In case of a cache miss, C2D has the advantage of the issue rate, but K8L will compensate with the low latency Integrated Memory Controller. So again is a though call.
There is more to the performance equation than this, but i'm still collecting information and waiting for more details about K8L to emerge, then i'll start a thread on the topic trying to make a better speculation about K8L's performance.
Right now, my guess is that K8L and C2D will be very similar in performance clock for clock.
However, AMD will not regain the desktop performance crown in 2007, because of the clock speed handicap.
We will not see a K8L clocked at 3.46GHz as you have speculated (while Intel will, at 45nm), K8L is expected to debut at 2.9GHz max, and AMD's 65nm initially will not clock higher than their current 90nm, as it is indicated by their current roadmaps.
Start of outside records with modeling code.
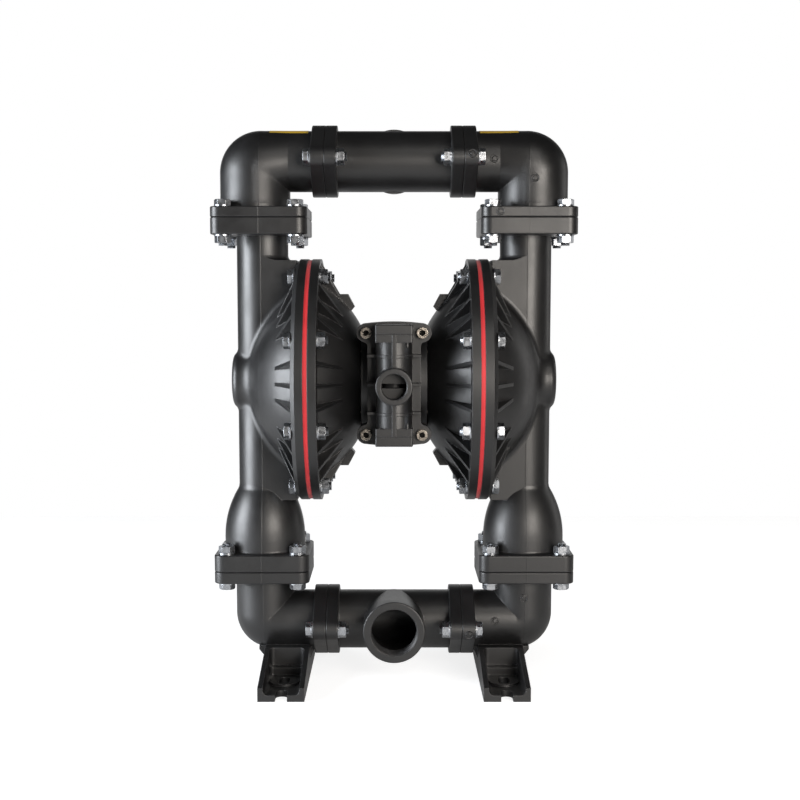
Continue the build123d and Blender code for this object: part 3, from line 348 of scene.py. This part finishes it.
crest_blend, entry, leave = new_group(
    "crest_blend",
    [("Place", "NodeSocketVector", None), ("Plane X", "NodeSocketFloat", 0.1588),
     ("Sharp", "NodeSocketFloat", 0.0012)],
    [("Radius", "NodeSocketFloat")])
spot = put(crest_blend, "ShaderNodeSeparateXYZ", {"Vector": entry.outputs["Place"]})
away = mirrored_gap(crest_blend, spot.outputs["X"], entry.outputs["Plane X"])
near = map_range(crest_blend, away, *CREST_REACH, 1.0, 0.0)
above = math_node(crest_blend, "GREATER_THAN", spot.outputs["Z"], FLANGE_TOP)
share = math_node(crest_blend, "MULTIPLY", near, above)
radius = put(crest_blend, "ShaderNodeMix", {0: share, 2: entry.outputs["Sharp"], 3: CREST_RADIUS},
             data_type="FLOAT")
crest_blend.links.new(radius.outputs[0], leave.inputs["Radius"])

# %% [markdown]
# Bolts show the turns of their thread where they come through a nut. Turning those ridges as geometry
# on forty small bolts would cost far more than they show, so a zigzag wave along the bolt's axis raises
# the surface, only between two given distances along that axis, where the tail of the bolt is.

# %% Group: bolt thread
bolt_thread, entry, leave = new_group(
    "bolt_thread",
    [("Along", "NodeSocketFloat", 0.0), ("Start", "NodeSocketFloat", 0.0),
     ("End", "NodeSocketFloat", 1.0), ("Pitch", "NodeSocketFloat", 0.0015)],
    [("Height", "NodeSocketFloat")])
distance = math_node(bolt_thread, "ABSOLUTE", entry.outputs["Along"])
turns = math_node(bolt_thread, "DIVIDE", distance, entry.outputs["Pitch"])
zigzag = math_node(bolt_thread, "MULTIPLY", math_node(bolt_thread, "PINGPONG", turns, 0.5), 2.0)
after = math_node(bolt_thread, "GREATER_THAN", distance, entry.outputs["Start"])
before = math_node(bolt_thread, "LESS_THAN", distance, entry.outputs["End"])
inside = math_node(bolt_thread, "MULTIPLY", after, before)
bolt_thread.links.new(math_node(bolt_thread, "MULTIPLY", zigzag, inside), leave.inputs["Height"])

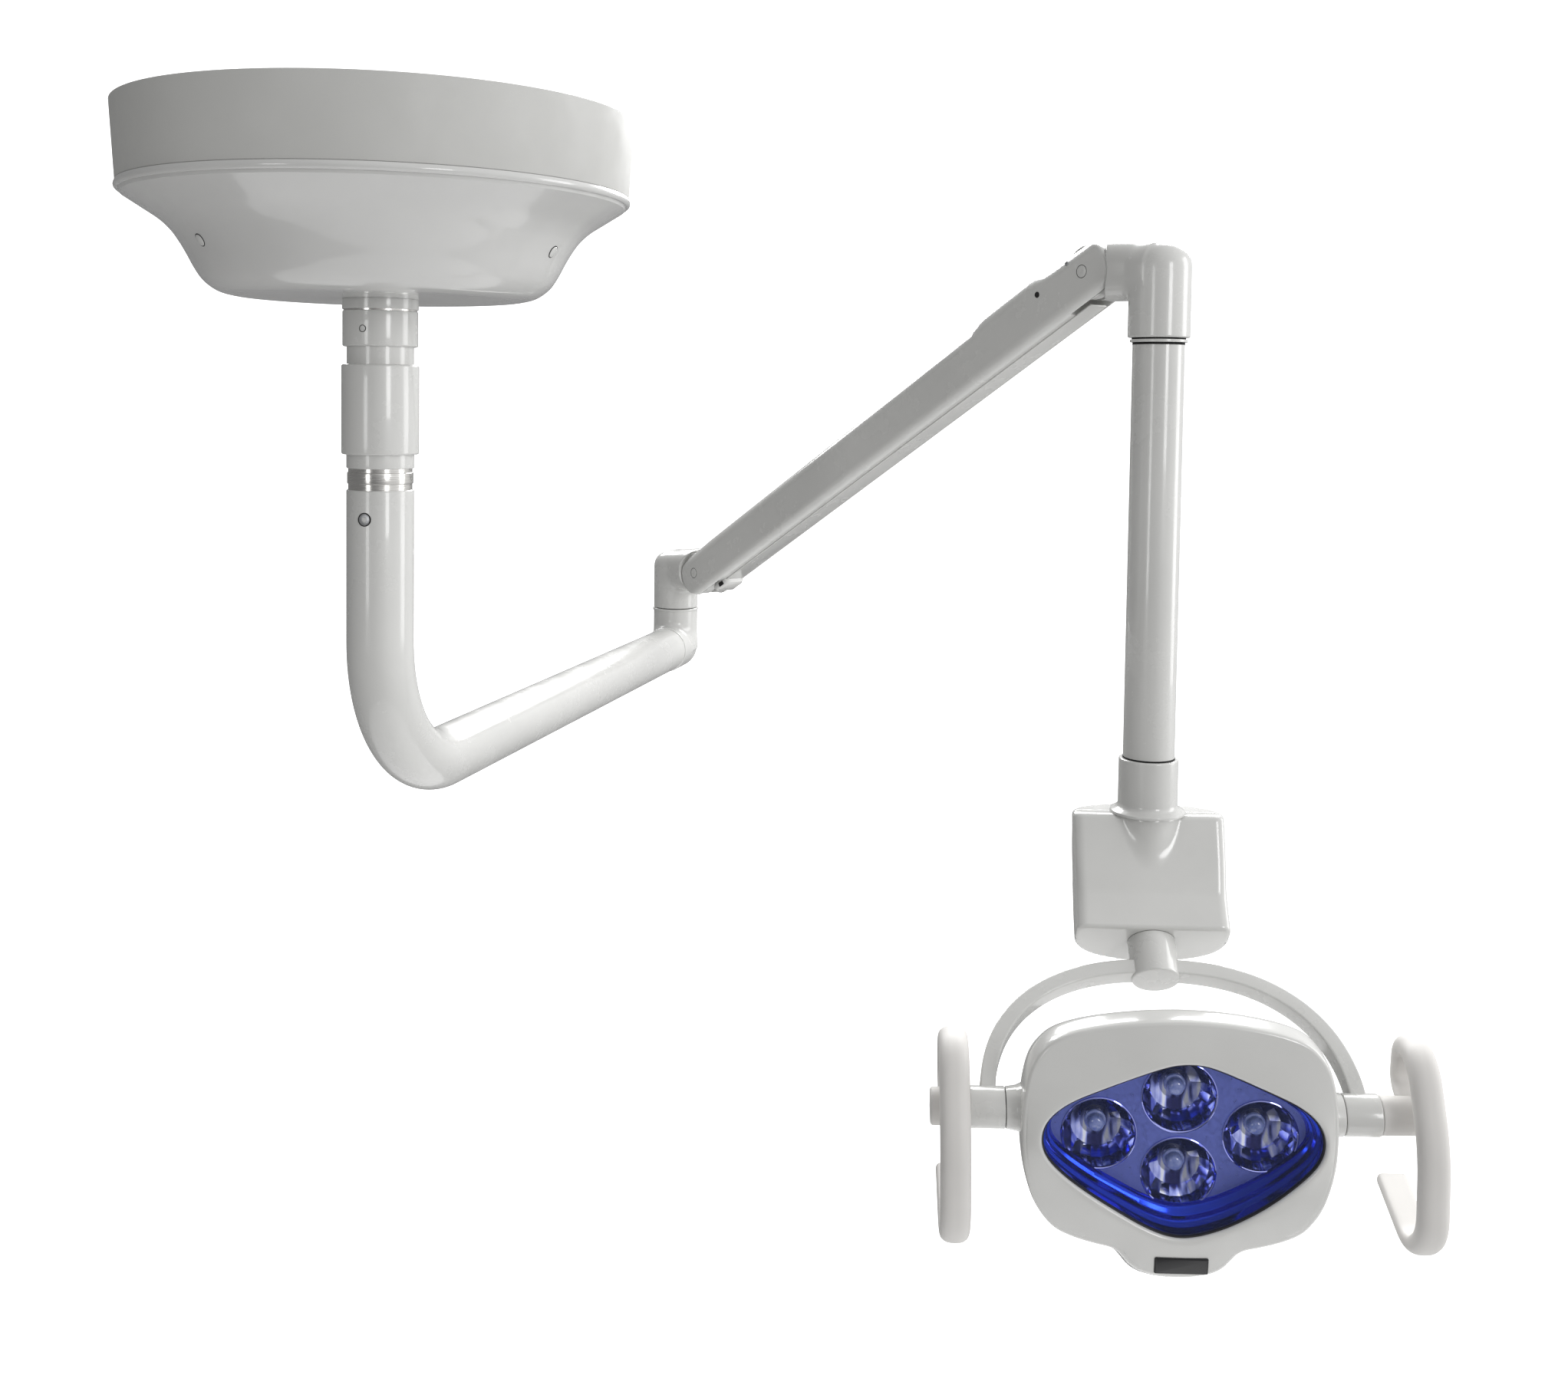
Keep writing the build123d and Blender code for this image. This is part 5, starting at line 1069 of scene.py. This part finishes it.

I expect K8L to be extremely competitive in it's quad core form as an Opteron CPU, thanks to the higher bandwidth and the "native" quadcore design, which benefits from the L3 cache and dedicated buses for intercore communication.
AMD could try to fight for the performance crown in 2008, if they succeed with their 45nm process and the core will be (further) updated, hopefully with changes to the pipeline to increase the clock frequency.